От Эдипа к Нарциссу (беседы)
Шрифт:
А. С.: Согласитесь, что пусть даже речь и является сверхпроводником лжи, но ведь дело в том, что и молчание тоже фальсифицируемо. Не существует таких путей к истине, на которых стояли бы дорожные указатели. Или путей к Богу. Есть замечательный афоризм Ежи Леца, что молчание золото, пока за него не начали платить. Молчание легко может быть сфальсифицировано, сколько угодно профанировано и в этом смысле не является, конечно же, избавлением. В связи с этим я хотел бы сказать несколько слов о том, где мы находим реальное и действительно ли мы не в состоянии вырваться из символических порядков. Тут у меня нет полной уверенности. Я прекрасно понимаю лишь одно: в самом деле, реальность как таковая, шероховатая, не упакованная в хорошие формы, для нас возможна как рана, как провал в символическом. Для нее у нас нет подходящих структур восприятия. В связи с этим я вот еще о чем подумал. Что мы можем противопоставить символическому? Казалось бы, пресловутое понятие факта, фактичность факта. Уж она-то укажет нам на разметку реальности. Однако фактичность — тоже некая предварительная разметка, в силу которой мы упаковываем свое восприятие мира в определенные рубрики. Скажем, в структуру новостей. Мы узнаем новости не потому, что в мире произошли только эти события и больше ничего, а потому, что произошедшее (к примеру, выборы президента) хорошо поддается укладыванию в рубрику. Поэтому оно и воспринимается как некий факт. Понятно, что фактичность рубрицирована a priori и, соответственно, не является никакой реальностью как таковой. Она уже подвергнута предварительной разметке. Однажды на Пасху я пытался попасть в церковь. Этого мне не удалось сделать, поскольку народу было слишком много, и когда наконец возгласили, что Христос воскрес и люди стали расходиться, то меня поразили слова одного прохожего. Он шел с дамой, и она говорит. «Постояли бы еще». Он отвечает: «А зачем, новость мы уже узнали» То есть они просто пришли послушать новости, и вот им объявили: новость такая-то.

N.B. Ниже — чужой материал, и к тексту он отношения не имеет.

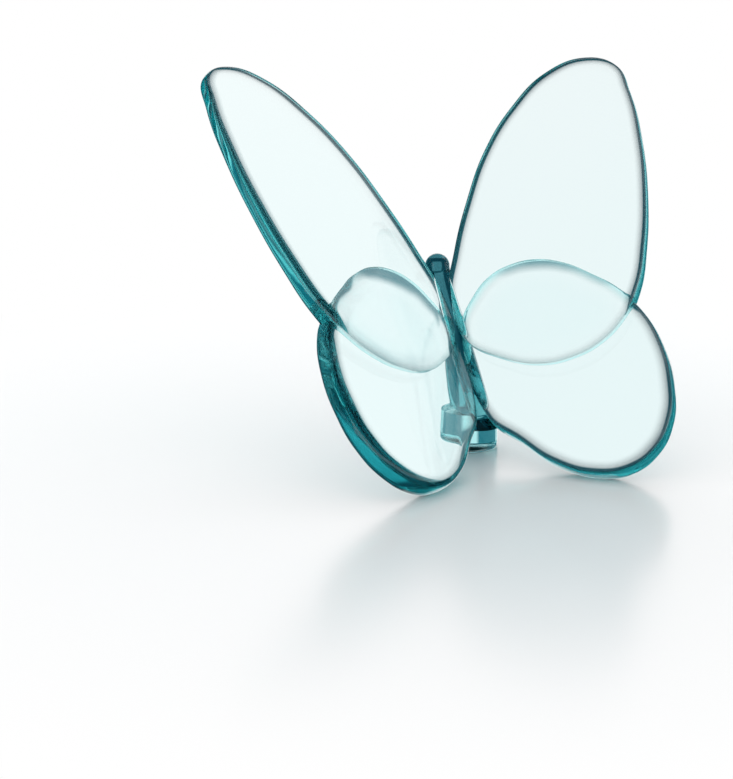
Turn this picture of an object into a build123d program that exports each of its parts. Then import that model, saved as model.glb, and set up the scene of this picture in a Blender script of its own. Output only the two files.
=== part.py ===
from build123d import *
import os
from math import atan, atan2, cos, degrees, radians, sin

# Butterfly ornament of solid pressed crystal. It stands on the foot under its tail
# and on the lowest rims of both hindwings. The origin is the centre of the foot's
# underside, X runs from wing to wing, the wings open towards -Y, and Z is up.

# Stance: the line on which the wing planes meet, and how far the wings open
ROOT_TILT = 50.6
OPENING_HALF_ANGLE = 54.7
ROOT_SETBACK = 4.75
WING_CURVE_RADIUS = 125.0
REST_FLAT_DEPTH = 0.12

# Forewing: a long lobe, thick at the notch and thin at the tip
FOREWING_REACH = 36.3
FOREWING_RISE = 41.3
FOREWING_DROP = 10.6
FOREWING_THICKNESS = 3.2
FOREWING_TIP_THICKNESS = 2.1
FOREWING_RIM_RADIUS = 0.95

# Hindwing: a rounder, thicker lobe behind the forewing's lower edge
HINDWING_REACH = 27.5
HINDWING_RISE = 8.4
HINDWING_DROP = 30.3
HINDWING_THICKNESS = 3.5
HINDWING_RIM_RADIUS = 1.55

# The middle surfaces of the two lobes lie this far apart
LOBE_OFFSET = 0.8

# Blanks and cutting shapes reach this far past what they make
OVERRUN = 3.0

# Body: a tapered oval rod that leans back from the tail to a round head
HEAD_HEIGHT = 23.6
HEAD_SETBACK = 13.0
HEAD_DIAMETER = 3.6
NECK_WIDTH = 3.1
NECK_DEPTH = 3.3
WAIST_WIDTH = 5.7
WAIST_DEPTH = 6.4
TAIL_FRONT = -8.4
TAIL_DEPTH = 13.0
TAIL_WIDTH = 5.6

# Foot: an upright round stub, ground flat underneath
FOOT_HEIGHT = 4.2
FOOT_DIAMETER = 9.2
FOOT_EDGE_ROUNDING = 0.3

# Outlines as shares of reach, and of rise or drop, from the root line outwards
FORE_LEADING_SHARES = [(0.03, 0.16), (0.115, 0.352), (0.228, 0.541), (0.36, 0.722),
                       (0.52, 0.87), (0.712, 0.981)]
FORE_TIP_SHARES = [(0.88, 0.995), (0.985, 0.925), (0.999, 0.785), (0.97, 0.55), (0.91, 0.31),
                   (0.83, 0.09)]
FORE_LOWER_SHARES = [(0.745, 0.3), (0.655, 0.68), (0.54, 0.93), (0.43, 1.0), (0.3, 0.92),
                     (0.16, 0.58), (0.05, 0.1)]
HIND_UPPER_SHARES = [(0.06, 0.2), (0.17, 0.67), (0.29, 0.94), (0.41, 1.0), (0.545, 0.91),
                     (0.675, 0.64), (0.79, 0.22)]
HIND_OUTER_SHARES = [(0.885, 0.055), (0.965, 0.21), (0.999, 0.44), (0.975, 0.64), (0.91, 0.815),
                     (0.79, 0.945), (0.63, 0.999), (0.47, 0.96), (0.3, 0.83), (0.172, 0.653),
                     (0.05, 0.47)]

# Directions along the right wing: outwards, up the root line and off its inner face
tilt = radians(ROOT_TILT)
half = radians(OPENING_HALF_ANGLE)
outwards = Vector(sin(half), -cos(half) * cos(tilt), cos(half) * sin(tilt))
headwards = Vector(0, sin(tilt), cos(tilt))
inner_normal = outwards.cross(headwards)


def points(shares, reach, height):
    return [(across * reach, along * height) for across, along in shares]


def closed_outline(outline_points):
    with BuildSketch() as sketch:
        with BuildLine():
            Spline(*outline_points, periodic=True)
        make_face()
    return sketch.sketch


def curved_slab(reach, length, low, high):
    """A slab along the root line that curves outwards with the wing on both its faces."""
    sag = WING_CURVE_RADIUS - (WING_CURVE_RADIUS**2 - reach**2) ** 0.5
    with BuildSketch(Plane.XZ.offset(-length / 2)) as section:
        with BuildLine():
            top = ThreePointArc((-reach, high - sag), (0, high), (reach, high - sag))
            bottom = ThreePointArc((-reach, low - sag), (0, low), (reach, low - sag))
            Line(top @ 0, bottom @ 0)
            Line(top @ 1, bottom @ 1)
        make_face()
    return extrude(section.sketch, amount=length)


def tapered_plate(reach, drop, rise, middle, thickness, tip_thickness):
    """A curved plate that thins evenly from its low end to its high end."""
    length = drop + rise + 2 * OVERRUN
    taper = degrees(atan((thickness - tip_thickness) / 2 / length))
    mean = (thickness + tip_thickness) / 2
    low, high = middle - mean / 2, middle + mean / 2
    centre = Pos(0, (rise - drop) / 2)
    under = centre * Rot(X=-taper) * curved_slab(reach + OVERRUN, length, low - mean, high)
    over = centre * Rot(X=taper) * curved_slab(reach + OVERRUN, length, low, high + mean)
    return under & over


def deep_prism(outline):
    """All that lies within an outline, well past both faces of the wing."""
    return extrude(Pos(0, 0, -HINDWING_DROP) * outline, amount=2 * HINDWING_DROP)


def lobe(outline, plate, rim_radius):
    """One wing lobe: the plate inside its outline, with its rims rounded over."""
    blank = plate & deep_prism(outline)
    rims = [edge for edge in blank.edges() if edge.is_closed]
    return fillet(rims, rim_radius)


fore_outline = closed_outline(
    points(FORE_LEADING_SHARES, FOREWING_REACH, FOREWING_RISE)
    + points(FORE_TIP_SHARES, FOREWING_REACH, FOREWING_RISE)
    + points(FORE_LOWER_SHARES, FOREWING_REACH, -FOREWING_DROP)
)
hind_outline = closed_outline(
    points(HIND_UPPER_SHARES, HINDWING_REACH, HINDWING_RISE)
    + points(HIND_OUTER_SHARES, HINDWING_REACH, -HINDWING_DROP)
)
fore_plate = tapered_plate(FOREWING_REACH, FOREWING_DROP, FOREWING_RISE, LOBE_OFFSET / 2,
                           FOREWING_THICKNESS, FOREWING_TIP_THICKNESS)
hind_plate = tapered_plate(HINDWING_REACH, HINDWING_DROP, HINDWING_RISE, -LOBE_OFFSET / 2,
                           HINDWING_THICKNESS, HINDWING_THICKNESS)
fore_lobe = lobe(fore_outline, fore_plate, FOREWING_RIM_RADIUS)
hind_lobe = lobe(hind_outline, hind_plate, HINDWING_RIM_RADIUS)

# The half lap: where the lobes cross, the forewing keeps the inner half of the
# thickness and the hindwing keeps the outer half
whole_length = 2 * (FOREWING_RISE + HINDWING_DROP)
inner_half = curved_slab(FOREWING_REACH + OVERRUN, whole_length, 0, HINDWING_DROP)
fore_wing = fore_lobe - (deep_prism(hind_outline) - inner_half)
hind_wing = hind_lobe - (deep_prism(fore_outline) & inner_half)

# The wings stand so that the hindwing's lowest rim just dips below the floor,
# where it is ground to a small flat
lying = Plane(origin=(0, ROOT_SETBACK, 0), x_dir=outwards, z_dir=inner_normal)
lowest_rim = (lying.location * hind_lobe).bounding_box().min.Z
root_height = -lowest_rim - REST_FLAT_DEPTH
wing_place = Plane(origin=(0, ROOT_SETBACK, root_height), x_dir=outwards, z_dir=inner_normal)


def section_plane(y, z, lean):
    return Plane(origin=(0, y, z), x_dir=(1, 0, 0), z_dir=(0, sin(lean), cos(lean)))


def slot_back_from(plane, width, depth):
    """A slot-shaped section that reaches back from the rod's front line."""
    return plane * Pos(0, depth / 2) * SlotOverall(depth, width, rotation=90)


def make_body():
    neck_front = HEAD_SETBACK - NECK_DEPTH / 2
    lean = atan2(neck_front - TAIL_FRONT, HEAD_HEIGHT - FOOT_HEIGHT)
    tail = section_plane(TAIL_FRONT, FOOT_HEIGHT, 0)
    waist = section_plane((TAIL_FRONT + HEAD_SETBACK) / 2, (FOOT_HEIGHT + HEAD_HEIGHT) / 2, lean / 2)
    neck = section_plane(HEAD_SETBACK, HEAD_HEIGHT, lean)
    rod = loft([
        slot_back_from(tail, TAIL_WIDTH, TAIL_DEPTH),
        slot_back_from(waist, WAIST_WIDTH, WAIST_DEPTH),
        neck * SlotOverall(NECK_DEPTH, NECK_WIDTH, rotation=90),
    ])
    return rod + Pos(0, HEAD_SETBACK, HEAD_HEIGHT) * Sphere(HEAD_DIAMETER / 2)


def make_foot():
    stub = extrude(Circle(FOOT_DIAMETER / 2), amount=FOOT_HEIGHT)
    return fillet(stub.faces().sort_by(Axis.Z)[0].edges(), FOOT_EDGE_ROUNDING)


body = make_body()
foot = make_foot()

# Each right wing lobe ends on the body, on the middle plane and on the floor
right_side = Pos(whole_length / 2, 0, whole_length / 2) * Box(*[whole_length] * 3)
pieces = {"body": body, "foot": foot}
for name, wing in (("forewing", fore_wing), ("hindwing", hind_wing)):
    right_wing = (wing_place.location * wing & right_side) - body - foot
    pieces["right_" + name] = right_wing
    pieces["left_" + name] = mirror(right_wing, about=Plane.YZ)

os.makedirs("parts", exist_ok=True)
for name, solid in pieces.items():
    solid.label = name
    export_step(solid, "parts/" + name + ".step")
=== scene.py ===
import math

import bmesh
import bpy
from mathutils import Matrix, Vector
from mathutils.kdtree import KDTree


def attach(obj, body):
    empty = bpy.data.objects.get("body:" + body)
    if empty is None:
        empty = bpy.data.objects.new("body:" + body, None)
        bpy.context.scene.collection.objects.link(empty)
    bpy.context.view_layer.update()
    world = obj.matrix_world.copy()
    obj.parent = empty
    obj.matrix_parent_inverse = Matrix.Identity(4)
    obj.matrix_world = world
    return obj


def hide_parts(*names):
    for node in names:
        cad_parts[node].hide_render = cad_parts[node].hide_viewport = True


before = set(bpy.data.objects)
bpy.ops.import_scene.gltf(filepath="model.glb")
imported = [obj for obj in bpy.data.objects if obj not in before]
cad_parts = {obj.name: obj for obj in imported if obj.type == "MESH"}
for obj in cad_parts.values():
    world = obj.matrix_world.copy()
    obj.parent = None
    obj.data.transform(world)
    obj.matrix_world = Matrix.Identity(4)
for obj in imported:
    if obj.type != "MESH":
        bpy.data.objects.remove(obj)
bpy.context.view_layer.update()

# A butterfly of solid pressed crystal: four wing lobes, a rod body and a round foot.
# All lengths are in metres.
MM = 0.001

# Stance of the wings
ROOT_TILT = math.radians(50.6)
OPENING_HALF_ANGLE = math.radians(54.7)
ROOT_SETBACK = 4.75 * MM
WING_CURVE_RADIUS = 125.0 * MM
REST_FLAT_DEPTH = 0.12 * MM

# Forewing: thick at the notch and thin at the tip
FOREWING_REACH = 36.3 * MM
FOREWING_RISE = 41.3 * MM
FOREWING_DROP = 10.6 * MM
FOREWING_THICKNESS = 3.2 * MM
FOREWING_TIP_THICKNESS = 2.1 * MM
FOREWING_RIM_WIDTH = 1.5 * MM

# Hindwing: a rounder, thicker lobe
HINDWING_REACH = 27.5 * MM
HINDWING_RISE = 8.4 * MM
HINDWING_DROP = 30.3 * MM
HINDWING_THICKNESS = 3.5 * MM
HINDWING_RIM_WIDTH = 2.0 * MM

# The middle surfaces of the two lobes lie this far apart
LOBE_OFFSET = 0.8 * MM

# Pieces of crystal that meet share this thickness, so that no film of air shows
MELD = 0.01 * MM

# A rim's section is a power curve, where 2 would make it round and more is squarer.
# A squarer rim reaches further out, so polishing takes up to this much off outlines.
RIM_SQUARENESS = 3.0
POLISH_LOSS = 0.25 * MM

# Where a lobe ends inside the other, its face sinks to the other's over this width
FADE_WIDTH = 4.5 * MM
FADE_STEEPNESS = 1.8

# A place this far inside the other lobe is well inside it
CROSSING_WIDTH = 2.5 * MM

# Body and foot
HEAD_HEIGHT = 23.6 * MM
HEAD_SETBACK = 13.0 * MM
HEAD_DIAMETER = 3.6 * MM
NECK_WIDTH = 3.1 * MM
NECK_DEPTH = 3.3 * MM
WAIST_WIDTH = 5.7 * MM
WAIST_DEPTH = 6.4 * MM
TAIL_FRONT = -8.4 * MM
TAIL_DEPTH = 13.0 * MM
TAIL_WIDTH = 5.6 * MM
FOOT_HEIGHT = 4.2 * MM
FOOT_DIAMETER = 9.2 * MM
FOOT_EDGE_ROUNDING = 0.3 * MM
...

Т. Г.: Помните один из самых популярных лозунгов 60-х годов XX в.: «Будьте реалистами, требуйте невозможного»? Точно так и должно быть Человек не должен существовать в банальном. Я не разделяю мысль Александра о банальности реального. Реальное не банально. Нужно стремиться к чуду, быть реалистами. В своей книге Александр упоминает рассказ Фолкнера о человеке, который взрывал во время Второй мировой войны вражеские корабли. И не просто взрывал, а добивался особого «эффекта бобра». Я считаю, что мы тоже должны добиваться подобного эффекта, превращающего жизнь в настоящее событие. Жить в банальности и пошлости невыносимо. Пусть будет бобер, требуйте невозможного. Главное, чтобы не стать полумертвыми бобками. Право же, мы не хотим бобка, мы хотим бобра!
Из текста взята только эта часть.